§ **INSTRUCTIONS FOR THE TASK**
Reproduce the entries shown below only from the line with "# The rounding" down to the line with "before = set(bpy.data.objects)", keeping both end lines and copying each one exactly.

§ **ENTRIES**
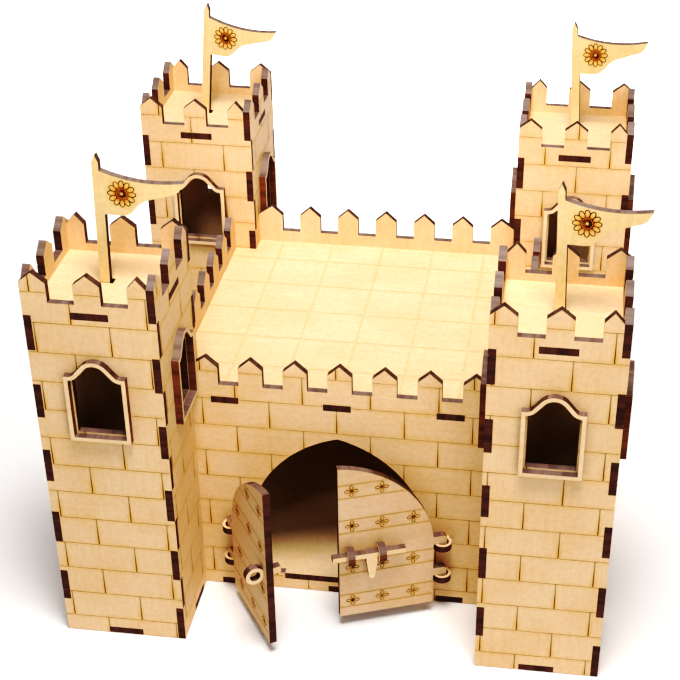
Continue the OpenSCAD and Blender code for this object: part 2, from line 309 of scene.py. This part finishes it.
def rosette_cutters(sheet):
    """The flag's flower: a broad ring round a pale dot, and twelve looped petals.

    Neighbouring petals touch, so they are cut in two turns.
    """
    odd_and_even = [bmesh.new(), bmesh.new()]
    for i in range(ROSETTE_PETALS):
        spot, a = round_spot(ROSETTE_AT, ROSETTE_REACH, i, ROSETTE_PETALS)
        loop_groove(odd_and_even[i % 2], sheet, spot, ROSETTE_PETAL, a, ROSETTE_LINE)
    ring = bmesh.new()
    loop_groove(ring, sheet, ROSETTE_AT, ROSETTE_RING, 0, ROSETTE_RING_LINE)
    return [*odd_and_even, ring]


def cut(mesh, cutter):
    """The mesh with a cutter taken out of it, as a new mesh."""
    tool_mesh = bpy.data.meshes.new("cutter")
    cutter.normal_update()
    bmesh.ops.recalc_face_normals(cutter, faces=cutter.faces)
    cutter.to_mesh(tool_mesh)
    cutter.free()
    tool = bpy.data.objects.new("cutter", tool_mesh)
    body = bpy.data.objects.new("body", mesh)
    for item in (tool, body):
        bpy.context.scene.collection.objects.link(item)
    modifier = body.modifiers.new("cut", "BOOLEAN")
    modifier.operation = "DIFFERENCE"
    modifier.solver = "MANIFOLD"
    modifier.object = tool
    graph = bpy.context.evaluated_depsgraph_get()
    result = bpy.data.meshes.new_from_object(body.evaluated_get(graph), depsgraph=graph)
    bpy.data.objects.remove(body)
    bpy.data.objects.remove(tool)
    bpy.data.meshes.remove(tool_mesh)
    return result


# ---------------------------------------------------------------------------
# Materials: distances in millimetres, noise in features per millimetre
# ---------------------------------------------------------------------------

FACE_PALE = (0.82, 0.595, 0.365)
FACE_DEEP = (0.79, 0.55, 0.31)
DECK_PALE = (0.86, 0.66, 0.42)
DECK_DEEP = (0.84, 0.62, 0.37)
DOOR_PALE = (0.71, 0.51, 0.335)
DOOR_DEEP = (0.68, 0.47, 0.285)
FLAG_PALE = (0.82, 0.63, 0.335)
FLAG_DEEP = (0.79, 0.585, 0.285)

STONE_FAINT = (0.69, 0.47, 0.22)
STONE_BURNT = (0.15, 0.06, 0.016)

# What the face's colour is multiplied by where these lie fully over it
GRAIN_TINT = (0.985, 0.972, 0.955)
FLECK_TINT = (0.93, 0.87, 0.78)
SCORCH_TINT = (0.95, 0.80, 0.46)
BURN_TINT = (0.80, 0.42, 0.20)

CLOUDS = 0.045
GRAIN_ALONG = 0.012
GRAIN_ACROSS = 0.55
FIBRES_PER_GRAIN = 7
MOTTLE = 0.5
UNEVEN_TAN = 0.09
UNEVEN_BURN = 0.5
MISSED = 0.11
STREAKS = 0.35
GRIT = 2.5
# Spreads the pieces' own random numbers, so that no two pieces show the same grain
PIECE_STEP = 37.0

# Strongest share of each effect
FLECK_SHARE = 0.5
MOTTLE_SHARE = 0.45
COURSE_TAN = 0.45
FLAGSTONE_TAN = 0.35
BAND_TAN = 0.5
FAINT_SHARE = 0.3
MEETING_SHARE = 0.5
MISSED_SHARE = 0.75
GRIT_SHARE = 0.4

WOOD_BUMP = 0.05 * MM
LINE_BUMP = 0.05 * MM
CHAR_BUMP = 0.06 * MM

# By name, filled as they are made
MATERIALS = {}


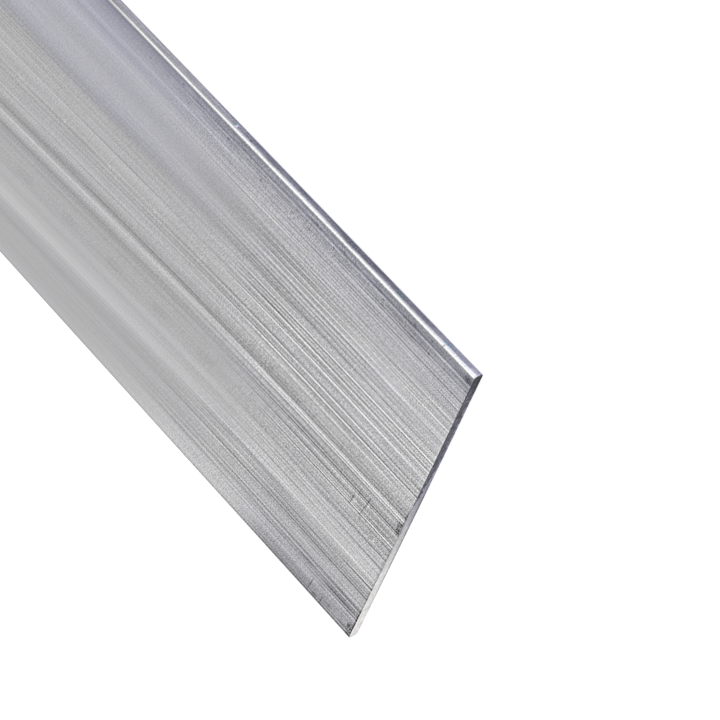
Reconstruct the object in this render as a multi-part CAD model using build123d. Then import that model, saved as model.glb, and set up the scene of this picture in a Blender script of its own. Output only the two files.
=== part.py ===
from build123d import *
import os

# Aluminium flat bar: one piece, pressed through a flat die and sawn off square at both ends.
# X runs along the bar, Y across its width and Z up. The origin is the centre of the underside.

bar_length = 1000.0  # one retail length
bar_width = 60.0
bar_thickness = 2.0
edge_radius = 0.5  # rounding that the die gives all four long edges

# The rounding can't take up more of the narrow sides than this share of the thickness.
largest_rounding_share = 0.45


def bar_section():
    """The opening of the die, across the bar: a flat rectangle with rounded corners that stands on Z = 0."""
    rounding = min(edge_radius, largest_rounding_share * bar_thickness)
    return Plane.YZ * RectangleRounded(
        bar_width,
        bar_thickness,
        rounding,
        align=(Align.CENTER, Align.MIN),
    )


def flat_bar():
    """The section drawn out along X, half to each side of the origin. Both sawn ends are flat and sharp."""
    return extrude(bar_section(), amount=bar_length / 2, both=True)


os.makedirs("parts", exist_ok=True)
export_step(flat_bar(), "parts/flat_bar.step")
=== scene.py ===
import math
import random

import bmesh
import bpy
from mathutils import Matrix, Vector


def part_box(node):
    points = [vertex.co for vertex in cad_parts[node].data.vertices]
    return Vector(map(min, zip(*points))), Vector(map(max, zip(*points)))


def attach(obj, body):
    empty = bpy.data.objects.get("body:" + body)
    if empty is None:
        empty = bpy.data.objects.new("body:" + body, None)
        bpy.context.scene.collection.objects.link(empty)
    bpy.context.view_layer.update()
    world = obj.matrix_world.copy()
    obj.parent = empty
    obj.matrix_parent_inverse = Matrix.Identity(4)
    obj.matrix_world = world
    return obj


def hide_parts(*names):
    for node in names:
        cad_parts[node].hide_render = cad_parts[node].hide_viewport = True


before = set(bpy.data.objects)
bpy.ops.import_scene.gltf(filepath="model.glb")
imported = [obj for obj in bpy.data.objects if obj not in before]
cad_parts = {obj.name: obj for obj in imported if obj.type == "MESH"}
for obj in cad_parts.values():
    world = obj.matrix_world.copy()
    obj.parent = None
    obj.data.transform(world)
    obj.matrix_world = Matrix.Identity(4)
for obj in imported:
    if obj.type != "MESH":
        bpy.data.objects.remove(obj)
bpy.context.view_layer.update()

# ---------------------------------------------------------------------------------- the camera
# A long lens looks down on one sawn end from beside the bar, rolled so that the bar runs from the
# upper left of the picture to its lower right.
mm = 0.001
camera_place = Vector((-713.09, -381.8, 370.9)) * mm
camera_aim = Vector((-480.16, -15.06, 2.0)) * mm
camera_roll = math.radians(-111.11)
camera_lens = 185.13

camera_data = bpy.data.cameras.new("camera")
camera_data.sensor_width = 36.0
camera_data.lens = camera_lens
camera_data.clip_start = 0.01
camera_data.clip_end = 100.0
camera = bpy.data.objects.new("camera", camera_data)
bpy.context.scene.collection.objects.link(camera)
camera_look = (camera_aim - camera_place).to_track_quat("-Z", "Y").to_matrix().to_4x4()
camera.matrix_world = Matrix.Translation(camera_place) @ camera_look @ Matrix.Rotation(camera_roll, 4, "Z")
bpy.context.scene.camera = camera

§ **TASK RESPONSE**
# The rounding can't take up more of the narrow sides than this share of the thickness.
largest_rounding_share = 0.45


def bar_section():
    """The opening of the die, across the bar: a flat rectangle with rounded corners that stands on Z = 0."""
    rounding = min(edge_radius, largest_rounding_share * bar_thickness)
    return Plane.YZ * RectangleRounded(
        bar_width,
        bar_thickness,
        rounding,
        align=(Align.CENTER, Align.MIN),
    )


def flat_bar():
    """The section drawn out along X, half to each side of the origin. Both sawn ends are flat and sharp."""
    return extrude(bar_section(), amount=bar_length / 2, both=True)


os.makedirs("parts", exist_ok=True)
export_step(flat_bar(), "parts/flat_bar.step")
=== scene.py ===
import math
import random

import bmesh
import bpy
from mathutils import Matrix, Vector


def part_box(node):
    points = [vertex.co for vertex in cad_parts[node].data.vertices]
    return Vector(map(min, zip(*points))), Vector(map(max, zip(*points)))


def attach(obj, body):
    empty = bpy.data.objects.get("body:" + body)
    if empty is None:
        empty = bpy.data.objects.new("body:" + body, None)
        bpy.context.scene.collection.objects.link(empty)
    bpy.context.view_layer.update()
    world = obj.matrix_world.copy()
    obj.parent = empty
    obj.matrix_parent_inverse = Matrix.Identity(4)
    obj.matrix_world = world
    return obj


def hide_parts(*names):
    for node in names:
        cad_parts[node].hide_render = cad_parts[node].hide_viewport = True


before = set(bpy.data.objects)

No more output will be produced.